The only - dare we say 'logical?' explanation is FOMO - fear of missing out - again - after Tesla went from $1 billion to $1 trillion. That no one is likely to surpass both the first mover advantage or Elon Musk's personality (can anyone even name the founders of Rivian, Lucid or Nikola?) does not seem to be a deterrent, which is perhaps why there is a growing belief that there is too much money chasing too few ideas. JL
Aaron Gordon reports in Motherboard:
There is a sense of FOMO for those who didn’t get in on Tesla when it first went public in 2010 at a valuation of “just” $1.6 billion. It is now worth more than $1 trillion. Thanks to Elon Musk’s personality effect on Tesla stock, EV stocks operate in some alternate sphere of economic reality, where companies with no revenue and no product sell stock worth billions of dollars based solely on the potential that one day they will compete with and possibly even displace some of the most recognizable brands in the world.Imagine a financial advisor presents two companies for you to invest in.
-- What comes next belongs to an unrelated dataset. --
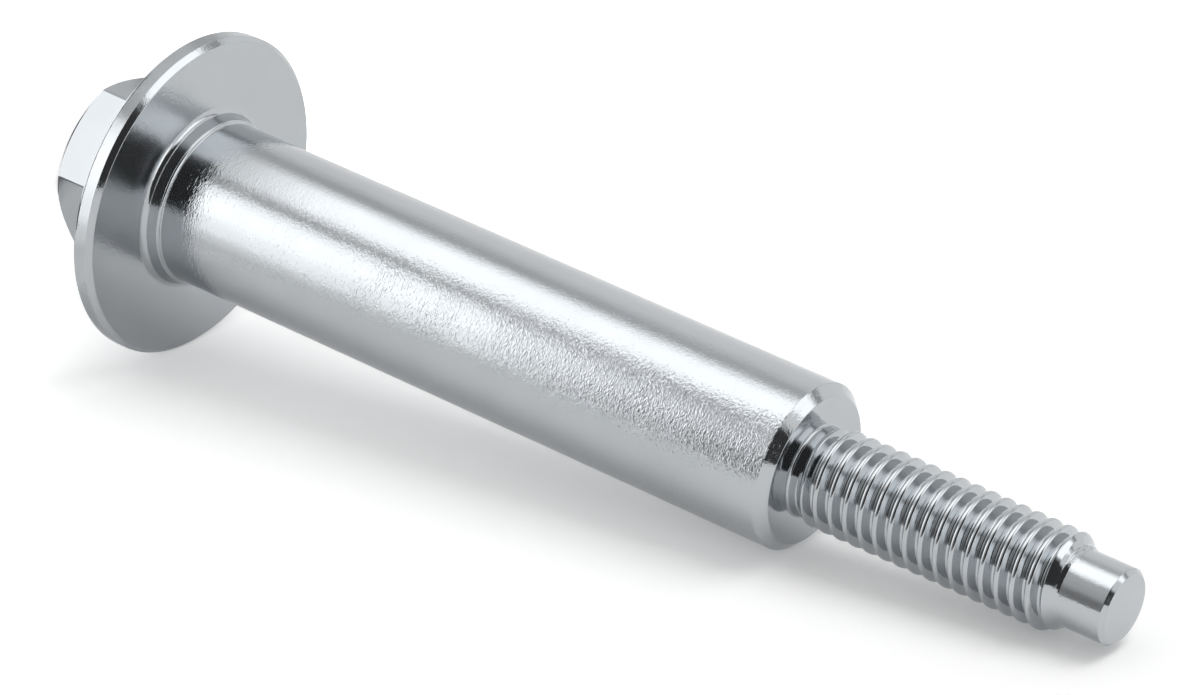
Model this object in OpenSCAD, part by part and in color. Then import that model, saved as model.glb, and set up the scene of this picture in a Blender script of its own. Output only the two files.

They both make a very similar product. Company A has been around for close to a century, makes millions of those products a year, sells them all over the world, and has had healthy profit margins for the last decade. Company B has been around for a few years, has sold a few dozen of those products so far in one country, has billions of dollars in debt, and doesn’t expect to be profitable any time soon.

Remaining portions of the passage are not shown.